I have had ONLY NVidia cards since my first ever own PC in 2000 when I started college.

I've used Mandrake Linux for a while then switched to Ubuntu when it came out in 2004 and have used that ever since.

I've NEVER encountered any problems whatsoever. In fact, it made using an NVidia card easier because of its built-in third party driver installation tool that takes care of everything.

If something doesn't work, it's very probable that it's because the user messed around with something and caused it to happen.

[–] Grass@sh.itjust.works 2 points 3 days ago (1 children)

Yeah back then I was in elementary school. I chased single percent performance gains from bleeding edge because I couldn't just buy better hardware. If you wanted the latest versions of anything ubuntu couldn't do it without iffy unofficial repos and dependency hell. I did it anyway and it sucked.
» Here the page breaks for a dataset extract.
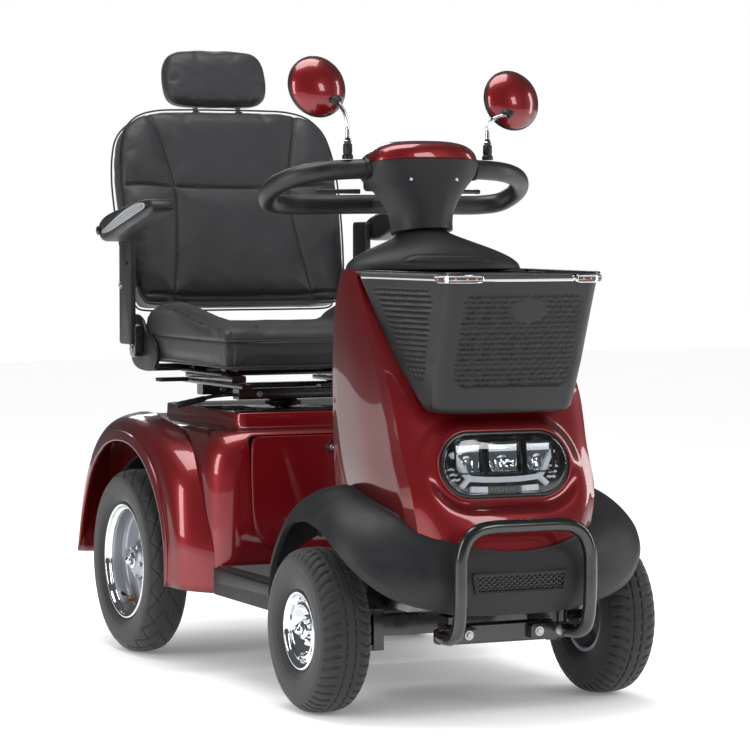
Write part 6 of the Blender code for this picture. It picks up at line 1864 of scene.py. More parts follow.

If you compiled the kernel but forgot to rebuild the graphics modules you had to live cd in, because a 64mb usb stick was like 300 bucks back then and booting off usb wasn't really a thing yet. Then next would be some janky terminal instructions off someones blog printed at the library because phones weren't even moto razr and arch wiki didnt exist yet, then pray it worked and that there was enough time left in the day to do whatever stupid homework needed the computer.

I never liked the nvidia installer and it's control panel that seemingly needed root then somehow fucked up the monitor config while not even applying the driver config, but it was all I knew as I never had a radeon until after the amd acquisition of ati. I also have no idea if the driver was always in kernel or if that was more recent but being able to compile a kernel with some silly buzzword feature that probably only situationally added 2fps to maybe one or two games and not risk graphics related boot failure was a game changer to my broke ass in the early days of working.

Anyway that was peak ubuntu era as I remember it. I mainly used ubuntu with spots of opensuse and some others here and there until whenever the r9 280 came out and then primarily used arch until the the early immutable distros showed up. Now even my dad and grandparents are on bazzite and my mom on aurora and its literally the best thing ever because they actually don't fuck it up anymore and I don't spend every waking hour on call for tech support.

[–] cyborganism@piefed.ca 1 points 2 days ago (1 children)

Yeah back then I was in elementary school. I chased single percent performance gains from bleeding edge because I couldn't just buy better hardware. If you wanted the latest versions of anything ubuntu couldn't do it without iffy unofficial repos and dependency hell. I did it anyway and it sucked.

Wait wait... if you had an old ass computer, why did you need the bleeding edge stuff? That doesn't make sense.

Also, I'm still skeptical about immutable distros. I like being in control of my PC. And I'm too old school I guess.

[–] Grass@sh.itjust.works 1 points 2 days ago

mostly cases like "experimental/preliminary support for xyz but only if you compile from source or use unofficial repos", video codecs in that janky era, assorted functionality now taken for granted, etc. Nothing really needs bleeding edge any more hence why I don't use arch on my desktop any more and my server computers are mostly debian.